Bitcoin has shot up and crashed at least twice now.
Exchanges where the fast-rising new digital currency trades have been hacked, and so have individual accounts.
It's been linked to illegal activity in underground cyber haunts such as Silk Road, and sparked a move by the US government to halt unregulated use.
And Bitcoin persists.
Heck, CNBC has a Bitcoin ticker on its website.
In its fourth year of circulation now, the decentralised online-only form of money has evolved from a libertarian-styled geek curiosity to a contender for becoming the first digital currency to go truly mainstream.
There are now more than 11 million "coins" created worth more than $US1 billion ($A1.06 billion).
Lumpy and volatile as it is, the math-based cash is one of the fastest-rising alternative currencies in a world filled with them.
Tyler Moore, who studies alternative currencies, said he still isn't sure why.
"It's one part luck, one part decentralisation, and one part this design that carries appeal for people that don't like inflation," said Moore, an assistant professor of computer science and engineering at Southern Methodist University in Dallas.
"The timing of it was really good."
Bitcoin slipped onto the scene in 2009, as trust in established banks crumbled and inflation fears rose.
It's not managed by anyone. There's no central bank.
It's based on open-source encryption technology.
In fact, the digital cash can be created by anyone with the hefty computer power required to solve specified algorithms that secure the network.
Bitcoins are rewards for effort.
The system takes banks out of the picture completely as individuals pay each other directly. Transactions are private, but because there's a public ledger of them, it's unlikely they are perfectly anonymous.
Currently, about 25 more Bitcoins are introduced about every 10 minutes by people all over the world, pros say.
The limit of 21 million Bitcoins will be reached by 2140, as the theory goes, and no more Bitcoins will be created.
On Friday, June 7, one Bitcoin was trading for about $US112.
A newly developed Bitcoin "ATM" machine that's expected to go into production later this year promises to make it easy to turn US dollars into Bitcoins, and more and more retailers are accepting Bitcoin for payment.
But the bottom line is that there still isn't a great deal you can do, legally, with the digital money.
Gamblers like to use it for online gambling, pros say.
But, Bitcoin is still largely about techies in cyberspace.
Like Brian Goss.
Goss, a 33-year-old radiology resident and father of three in Rochester, Minnesota, created a stash of Bitcoins back when they were traded for pennies.
oss said he forgot about the Bitcoins for about a year and "almost deleted them". He remembered them in 2011 when prices shot up and sold some to cover some bills.
He sold some more when prices briefly rocketed above $US240 in April, and made nearly $US30,000 ($A31,799).
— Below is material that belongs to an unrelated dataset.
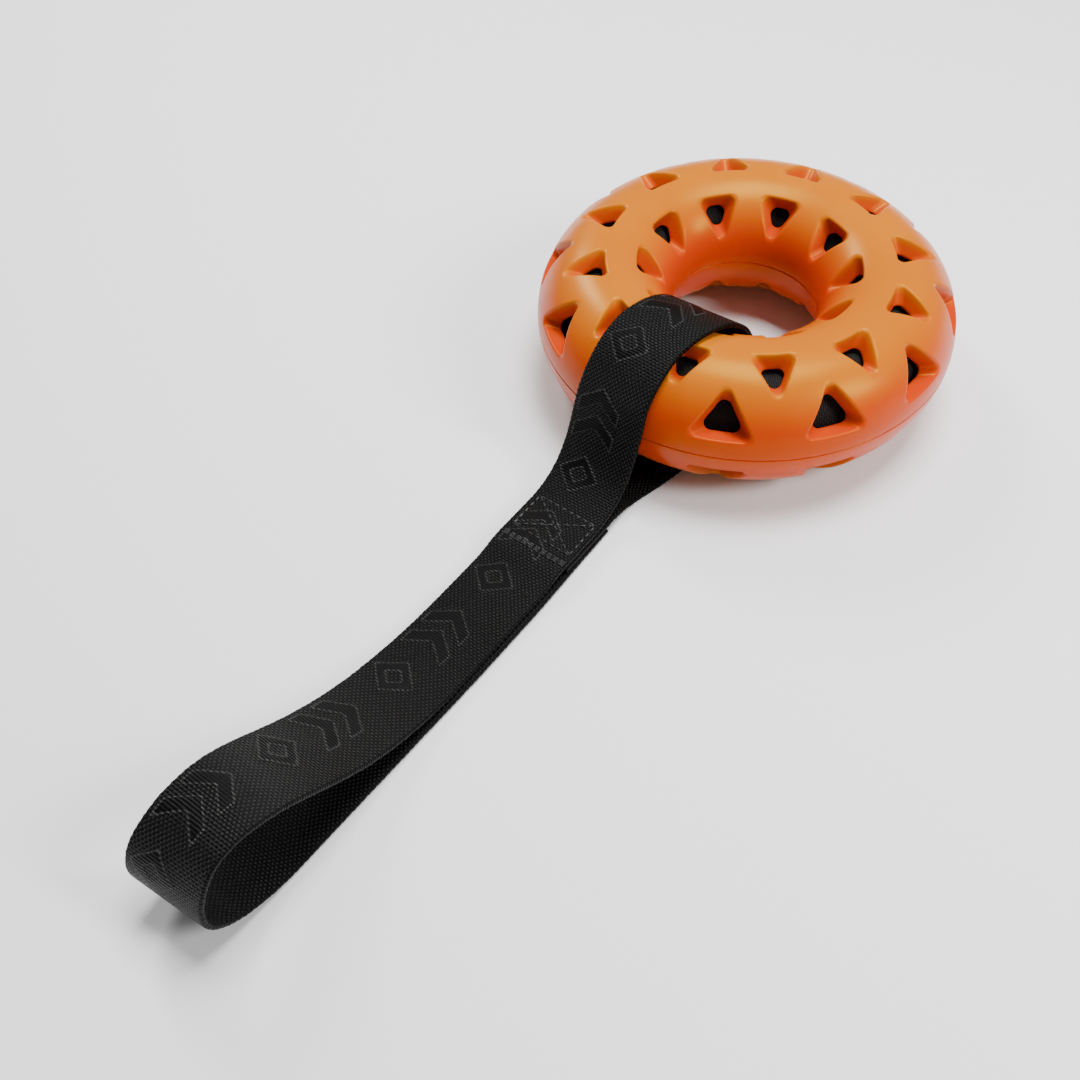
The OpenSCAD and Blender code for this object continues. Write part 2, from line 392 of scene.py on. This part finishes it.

He stuck the US dollars in a cheque account.
"We did little things," he said.
"I got my wife a membership to the gym ... and got a daytime baby sitter a couple times a week to help her out."
Goss said he's a fan because he sees Bitcoin as a way for people in less open or stable economies to participate in the global market. Plus, he thinks credit card swipe fees are a drag on the economy and likes his privacy. He doesn't want companies gathering data on him.
Goss said he still has 350 or so Bitcoins left. He thinks Bitcoin will succeed, but considers it a hobby, not a way to make money.
"Right now I wouldn't call it investing, I would call it gambling," Goss said.
Venture capitalists too are rolling the dice.
Lightspeed Venture Partners in Menlo Park, California, for instance, has invested in three Bitcoin or Bitcoin-related ventures since the start of the year.
Managing director Jeremy Liew describes Bitcoin's evolution this way: The first wave was people driven by political interests who liked the decentralised nature of Bitcoin. The second wave liked Bitcoin's anonymity for illegal activity.
It's the third wave that interests Liew.
People now are being attracted by Bitcoin's super-low transaction costs. Bitcoin is beginning to attract small businesses unhappy with more expensive payment options such as Visa and MasterCard, Liew said.
"We're just starting to see that," said Liew.
"It's not soccer mums, but it is starting to become people who aren't interested for ideological reasons or legal reasons. They're interested because it's just cheaper. That's pretty interesting."